* _Objective_: Extract exactly the run of lines starting at the line that holds "# Cotton label" and ending at the line that holds "imported = [obj", both included.

* _Stored data_:

★ ★ ★ ★

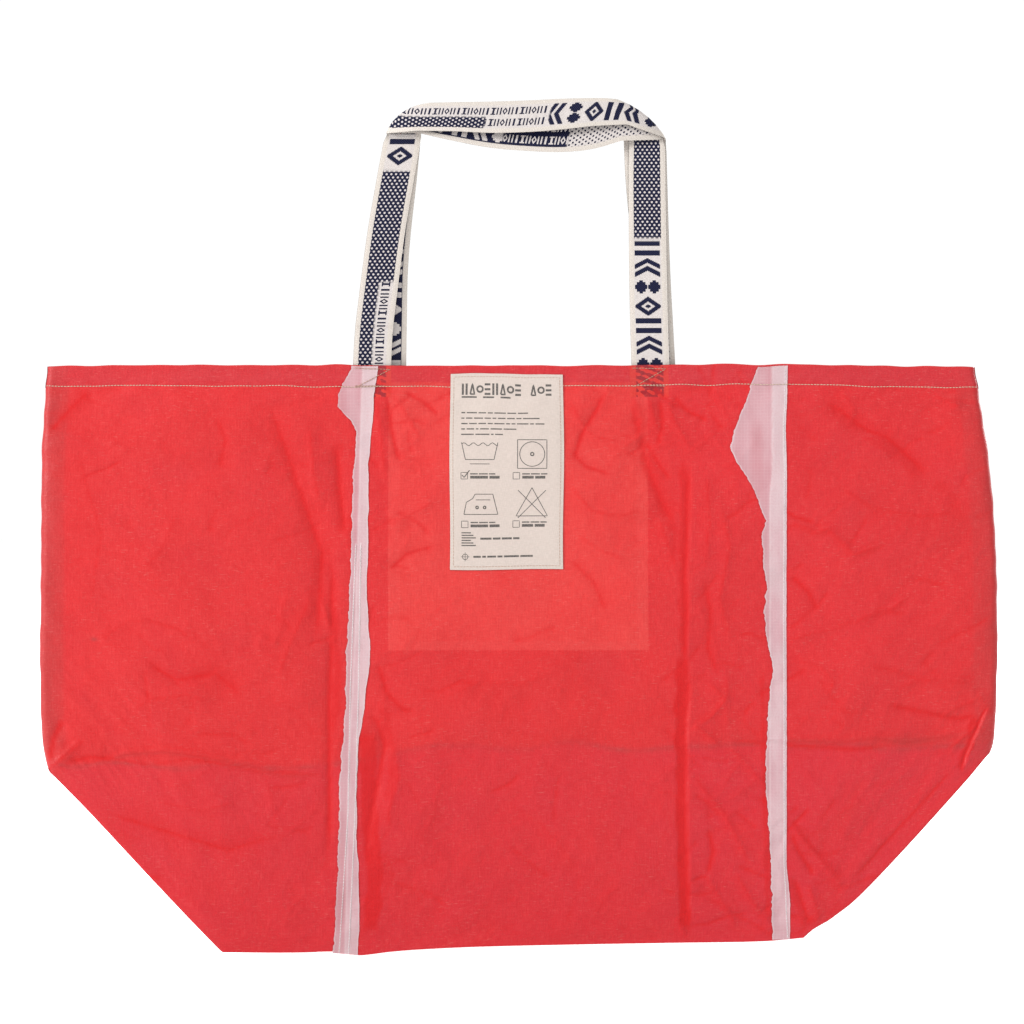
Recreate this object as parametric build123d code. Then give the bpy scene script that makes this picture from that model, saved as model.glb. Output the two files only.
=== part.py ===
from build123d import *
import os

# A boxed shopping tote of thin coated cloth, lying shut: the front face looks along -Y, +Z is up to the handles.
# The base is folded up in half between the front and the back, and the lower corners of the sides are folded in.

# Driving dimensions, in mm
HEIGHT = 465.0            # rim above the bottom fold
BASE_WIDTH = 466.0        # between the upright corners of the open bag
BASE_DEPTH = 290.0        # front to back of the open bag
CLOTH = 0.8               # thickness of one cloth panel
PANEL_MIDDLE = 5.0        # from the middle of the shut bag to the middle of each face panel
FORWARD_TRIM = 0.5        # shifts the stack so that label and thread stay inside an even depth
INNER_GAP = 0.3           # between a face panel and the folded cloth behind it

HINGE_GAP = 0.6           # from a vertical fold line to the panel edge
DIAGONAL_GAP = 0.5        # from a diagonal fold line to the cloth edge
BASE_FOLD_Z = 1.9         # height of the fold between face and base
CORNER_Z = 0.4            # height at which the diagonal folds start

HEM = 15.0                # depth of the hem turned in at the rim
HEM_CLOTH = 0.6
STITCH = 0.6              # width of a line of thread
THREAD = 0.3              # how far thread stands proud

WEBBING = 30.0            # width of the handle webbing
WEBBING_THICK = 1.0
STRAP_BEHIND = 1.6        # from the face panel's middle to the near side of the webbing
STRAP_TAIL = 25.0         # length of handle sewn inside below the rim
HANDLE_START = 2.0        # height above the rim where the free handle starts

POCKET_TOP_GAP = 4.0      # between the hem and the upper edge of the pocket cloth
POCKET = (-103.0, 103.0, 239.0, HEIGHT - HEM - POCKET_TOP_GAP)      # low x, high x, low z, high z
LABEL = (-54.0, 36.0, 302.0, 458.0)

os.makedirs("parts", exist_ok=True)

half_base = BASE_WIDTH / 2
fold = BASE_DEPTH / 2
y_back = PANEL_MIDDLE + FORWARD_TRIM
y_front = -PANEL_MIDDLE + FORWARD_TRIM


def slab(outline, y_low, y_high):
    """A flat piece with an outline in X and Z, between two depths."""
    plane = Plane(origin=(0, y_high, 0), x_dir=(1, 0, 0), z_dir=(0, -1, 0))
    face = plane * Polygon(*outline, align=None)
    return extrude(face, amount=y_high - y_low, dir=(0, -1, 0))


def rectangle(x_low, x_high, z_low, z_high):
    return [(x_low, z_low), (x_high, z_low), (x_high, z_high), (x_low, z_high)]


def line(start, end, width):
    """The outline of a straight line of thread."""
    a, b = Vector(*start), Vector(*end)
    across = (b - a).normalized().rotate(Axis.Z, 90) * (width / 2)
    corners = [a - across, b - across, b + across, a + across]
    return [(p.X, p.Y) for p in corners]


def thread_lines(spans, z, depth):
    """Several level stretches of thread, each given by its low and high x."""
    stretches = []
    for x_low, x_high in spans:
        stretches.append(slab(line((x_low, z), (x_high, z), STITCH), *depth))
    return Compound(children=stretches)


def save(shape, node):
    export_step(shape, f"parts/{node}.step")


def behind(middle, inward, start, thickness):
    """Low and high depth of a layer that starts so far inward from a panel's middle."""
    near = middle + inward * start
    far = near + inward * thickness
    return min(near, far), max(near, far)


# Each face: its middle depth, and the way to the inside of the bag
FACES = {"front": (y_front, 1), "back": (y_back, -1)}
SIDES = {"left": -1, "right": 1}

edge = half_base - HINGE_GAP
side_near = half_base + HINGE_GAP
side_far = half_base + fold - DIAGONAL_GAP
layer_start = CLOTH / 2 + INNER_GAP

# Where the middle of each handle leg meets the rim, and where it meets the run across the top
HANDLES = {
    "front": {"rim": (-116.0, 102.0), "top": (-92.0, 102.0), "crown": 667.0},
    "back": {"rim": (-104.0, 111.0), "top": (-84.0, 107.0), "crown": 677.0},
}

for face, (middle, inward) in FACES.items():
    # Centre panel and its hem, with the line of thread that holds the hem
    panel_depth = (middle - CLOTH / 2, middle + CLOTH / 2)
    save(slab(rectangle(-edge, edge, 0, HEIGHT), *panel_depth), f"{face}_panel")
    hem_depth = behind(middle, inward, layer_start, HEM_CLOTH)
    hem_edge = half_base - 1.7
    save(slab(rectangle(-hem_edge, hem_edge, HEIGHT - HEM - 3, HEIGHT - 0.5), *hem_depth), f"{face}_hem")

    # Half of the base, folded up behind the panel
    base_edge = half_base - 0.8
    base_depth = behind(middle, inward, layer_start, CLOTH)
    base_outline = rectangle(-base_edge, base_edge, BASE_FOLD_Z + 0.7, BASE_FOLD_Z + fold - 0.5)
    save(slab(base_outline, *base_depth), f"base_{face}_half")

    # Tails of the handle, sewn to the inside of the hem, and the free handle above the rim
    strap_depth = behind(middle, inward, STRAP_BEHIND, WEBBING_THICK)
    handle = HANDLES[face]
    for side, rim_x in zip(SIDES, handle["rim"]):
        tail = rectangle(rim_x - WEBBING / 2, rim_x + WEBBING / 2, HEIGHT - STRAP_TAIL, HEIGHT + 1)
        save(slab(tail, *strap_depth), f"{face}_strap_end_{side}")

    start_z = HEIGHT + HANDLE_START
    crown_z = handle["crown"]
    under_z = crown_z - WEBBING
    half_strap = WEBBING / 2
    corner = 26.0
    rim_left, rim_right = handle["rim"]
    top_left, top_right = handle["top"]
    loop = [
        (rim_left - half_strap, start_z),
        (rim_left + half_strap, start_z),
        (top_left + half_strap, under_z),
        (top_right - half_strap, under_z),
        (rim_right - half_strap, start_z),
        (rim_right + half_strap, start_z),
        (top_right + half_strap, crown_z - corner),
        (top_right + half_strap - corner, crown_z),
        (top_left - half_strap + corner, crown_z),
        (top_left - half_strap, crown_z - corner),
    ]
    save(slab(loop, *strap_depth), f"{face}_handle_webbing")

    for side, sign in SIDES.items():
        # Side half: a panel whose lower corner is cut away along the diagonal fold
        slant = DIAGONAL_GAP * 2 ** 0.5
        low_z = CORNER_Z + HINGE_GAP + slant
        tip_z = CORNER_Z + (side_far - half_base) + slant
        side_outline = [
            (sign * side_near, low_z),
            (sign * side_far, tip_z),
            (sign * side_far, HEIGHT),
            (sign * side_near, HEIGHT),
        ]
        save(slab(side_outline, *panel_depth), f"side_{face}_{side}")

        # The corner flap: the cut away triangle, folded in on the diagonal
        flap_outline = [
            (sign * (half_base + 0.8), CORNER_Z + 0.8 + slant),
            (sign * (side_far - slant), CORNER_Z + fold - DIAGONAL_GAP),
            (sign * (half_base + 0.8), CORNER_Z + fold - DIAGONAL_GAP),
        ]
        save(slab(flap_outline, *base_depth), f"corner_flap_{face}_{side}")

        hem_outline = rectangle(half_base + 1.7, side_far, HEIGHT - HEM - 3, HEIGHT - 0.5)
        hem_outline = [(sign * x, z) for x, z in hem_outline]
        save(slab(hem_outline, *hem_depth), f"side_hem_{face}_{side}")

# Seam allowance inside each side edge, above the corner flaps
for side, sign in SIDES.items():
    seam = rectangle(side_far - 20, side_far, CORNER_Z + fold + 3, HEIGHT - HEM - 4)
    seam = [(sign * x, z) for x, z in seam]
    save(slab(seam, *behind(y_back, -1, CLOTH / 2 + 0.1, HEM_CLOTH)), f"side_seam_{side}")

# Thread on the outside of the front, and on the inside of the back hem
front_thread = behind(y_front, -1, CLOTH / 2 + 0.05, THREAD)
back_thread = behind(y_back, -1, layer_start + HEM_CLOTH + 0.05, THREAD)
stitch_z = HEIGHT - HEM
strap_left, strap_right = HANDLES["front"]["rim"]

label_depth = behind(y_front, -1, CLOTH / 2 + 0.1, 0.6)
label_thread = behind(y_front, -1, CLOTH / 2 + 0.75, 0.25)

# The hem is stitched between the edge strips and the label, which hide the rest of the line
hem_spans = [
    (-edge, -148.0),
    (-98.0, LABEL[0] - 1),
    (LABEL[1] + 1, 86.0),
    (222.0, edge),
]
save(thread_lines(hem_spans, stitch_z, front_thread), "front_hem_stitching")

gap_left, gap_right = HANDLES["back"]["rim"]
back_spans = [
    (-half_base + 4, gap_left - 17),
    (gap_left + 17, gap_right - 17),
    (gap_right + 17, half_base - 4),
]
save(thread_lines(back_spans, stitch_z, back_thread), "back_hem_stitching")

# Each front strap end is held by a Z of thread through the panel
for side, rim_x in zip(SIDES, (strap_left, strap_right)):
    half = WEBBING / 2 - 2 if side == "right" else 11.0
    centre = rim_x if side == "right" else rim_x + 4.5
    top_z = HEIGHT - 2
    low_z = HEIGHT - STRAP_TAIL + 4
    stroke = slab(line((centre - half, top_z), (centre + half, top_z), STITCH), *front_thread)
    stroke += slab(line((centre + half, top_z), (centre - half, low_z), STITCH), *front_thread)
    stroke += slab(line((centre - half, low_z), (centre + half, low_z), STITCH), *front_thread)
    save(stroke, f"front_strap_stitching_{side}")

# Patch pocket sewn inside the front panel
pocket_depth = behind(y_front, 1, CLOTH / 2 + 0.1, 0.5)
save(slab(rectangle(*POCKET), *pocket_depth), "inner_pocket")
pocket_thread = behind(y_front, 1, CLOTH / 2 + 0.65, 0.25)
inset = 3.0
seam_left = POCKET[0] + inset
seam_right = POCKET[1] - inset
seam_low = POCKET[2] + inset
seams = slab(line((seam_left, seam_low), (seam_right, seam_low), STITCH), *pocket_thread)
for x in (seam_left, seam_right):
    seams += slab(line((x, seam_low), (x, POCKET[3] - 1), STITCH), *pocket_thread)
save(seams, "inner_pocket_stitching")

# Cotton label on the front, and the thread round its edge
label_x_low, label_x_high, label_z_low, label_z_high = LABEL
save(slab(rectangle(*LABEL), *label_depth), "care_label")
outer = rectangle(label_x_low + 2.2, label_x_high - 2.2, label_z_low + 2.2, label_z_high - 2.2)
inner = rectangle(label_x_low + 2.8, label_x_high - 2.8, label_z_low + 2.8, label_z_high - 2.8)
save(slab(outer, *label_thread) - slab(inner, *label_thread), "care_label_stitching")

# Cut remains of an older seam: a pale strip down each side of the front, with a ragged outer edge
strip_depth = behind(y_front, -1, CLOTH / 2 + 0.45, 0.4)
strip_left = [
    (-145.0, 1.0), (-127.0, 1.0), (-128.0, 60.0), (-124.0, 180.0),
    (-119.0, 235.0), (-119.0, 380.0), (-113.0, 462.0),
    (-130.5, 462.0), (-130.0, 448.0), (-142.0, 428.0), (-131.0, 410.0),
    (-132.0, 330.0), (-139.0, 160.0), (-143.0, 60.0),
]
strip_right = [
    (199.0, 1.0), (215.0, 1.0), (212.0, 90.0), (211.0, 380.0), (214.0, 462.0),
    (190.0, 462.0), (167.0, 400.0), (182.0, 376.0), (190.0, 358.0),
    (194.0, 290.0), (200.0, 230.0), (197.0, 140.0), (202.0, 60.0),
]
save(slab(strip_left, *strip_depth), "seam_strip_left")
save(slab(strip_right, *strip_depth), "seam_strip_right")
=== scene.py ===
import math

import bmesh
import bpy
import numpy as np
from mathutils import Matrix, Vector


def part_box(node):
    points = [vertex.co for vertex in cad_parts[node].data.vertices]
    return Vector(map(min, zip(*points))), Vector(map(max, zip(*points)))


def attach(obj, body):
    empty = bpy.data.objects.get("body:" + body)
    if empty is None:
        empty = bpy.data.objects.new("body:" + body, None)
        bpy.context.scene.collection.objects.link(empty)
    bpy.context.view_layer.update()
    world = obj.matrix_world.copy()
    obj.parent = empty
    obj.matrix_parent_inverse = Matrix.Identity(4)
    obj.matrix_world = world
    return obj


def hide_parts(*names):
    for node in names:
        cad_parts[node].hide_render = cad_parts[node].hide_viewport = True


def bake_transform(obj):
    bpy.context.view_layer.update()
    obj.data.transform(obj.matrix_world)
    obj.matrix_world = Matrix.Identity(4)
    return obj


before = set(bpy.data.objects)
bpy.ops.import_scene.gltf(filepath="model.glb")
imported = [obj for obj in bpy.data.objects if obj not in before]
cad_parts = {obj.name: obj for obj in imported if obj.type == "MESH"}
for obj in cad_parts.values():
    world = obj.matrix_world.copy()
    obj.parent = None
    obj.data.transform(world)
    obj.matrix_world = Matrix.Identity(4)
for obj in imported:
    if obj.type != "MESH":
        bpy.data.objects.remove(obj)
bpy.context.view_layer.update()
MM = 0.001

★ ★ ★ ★

* _Written solution_:
# Cotton label on the front, and the thread round its edge
label_x_low, label_x_high, label_z_low, label_z_high = LABEL
save(slab(rectangle(*LABEL), *label_depth), "care_label")
outer = rectangle(label_x_low + 2.2, label_x_high - 2.2, label_z_low + 2.2, label_z_high - 2.2)
inner = rectangle(label_x_low + 2.8, label_x_high - 2.8, label_z_low + 2.8, label_z_high - 2.8)
save(slab(outer, *label_thread) - slab(inner, *label_thread), "care_label_stitching")

# Cut remains of an older seam: a pale strip down each side of the front, with a ragged outer edge
strip_depth = behind(y_front, -1, CLOTH / 2 + 0.45, 0.4)
strip_left = [
    (-145.0, 1.0), (-127.0, 1.0), (-128.0, 60.0), (-124.0, 180.0),
    (-119.0, 235.0), (-119.0, 380.0), (-113.0, 462.0),
    (-130.5, 462.0), (-130.0, 448.0), (-142.0, 428.0), (-131.0, 410.0),
    (-132.0, 330.0), (-139.0, 160.0), (-143.0, 60.0),
]
strip_right = [
    (199.0, 1.0), (215.0, 1.0), (212.0, 90.0), (211.0, 380.0), (214.0, 462.0),
    (190.0, 462.0), (167.0, 400.0), (182.0, 376.0), (190.0, 358.0),
    (194.0, 290.0), (200.0, 230.0), (197.0, 140.0), (202.0, 60.0),
]
save(slab(strip_left, *strip_depth), "seam_strip_left")
save(slab(strip_right, *strip_depth), "seam_strip_right")
=== scene.py ===
import math

import bmesh
import bpy
import numpy as np
from mathutils import Matrix, Vector


def part_box(node):
    points = [vertex.co for vertex in cad_parts[node].data.vertices]
    return Vector(map(min, zip(*points))), Vector(map(max, zip(*points)))


def attach(obj, body):
    empty = bpy.data.objects.get("body:" + body)
    if empty is None:
        empty = bpy.data.objects.new("body:" + body, None)
        bpy.context.scene.collection.objects.link(empty)
    bpy.context.view_layer.update()
    world = obj.matrix_world.copy()
    obj.parent = empty
    obj.matrix_parent_inverse = Matrix.Identity(4)
    obj.matrix_world = world
    return obj


def hide_parts(*names):
    for node in names:
        cad_parts[node].hide_render = cad_parts[node].hide_viewport = True


def bake_transform(obj):
    bpy.context.view_layer.update()
    obj.data.transform(obj.matrix_world)
    obj.matrix_world = Matrix.Identity(4)
    return obj


before = set(bpy.data.objects)
bpy.ops.import_scene.gltf(filepath="model.glb")
imported = [obj for obj in bpy.data.objects if obj not in before]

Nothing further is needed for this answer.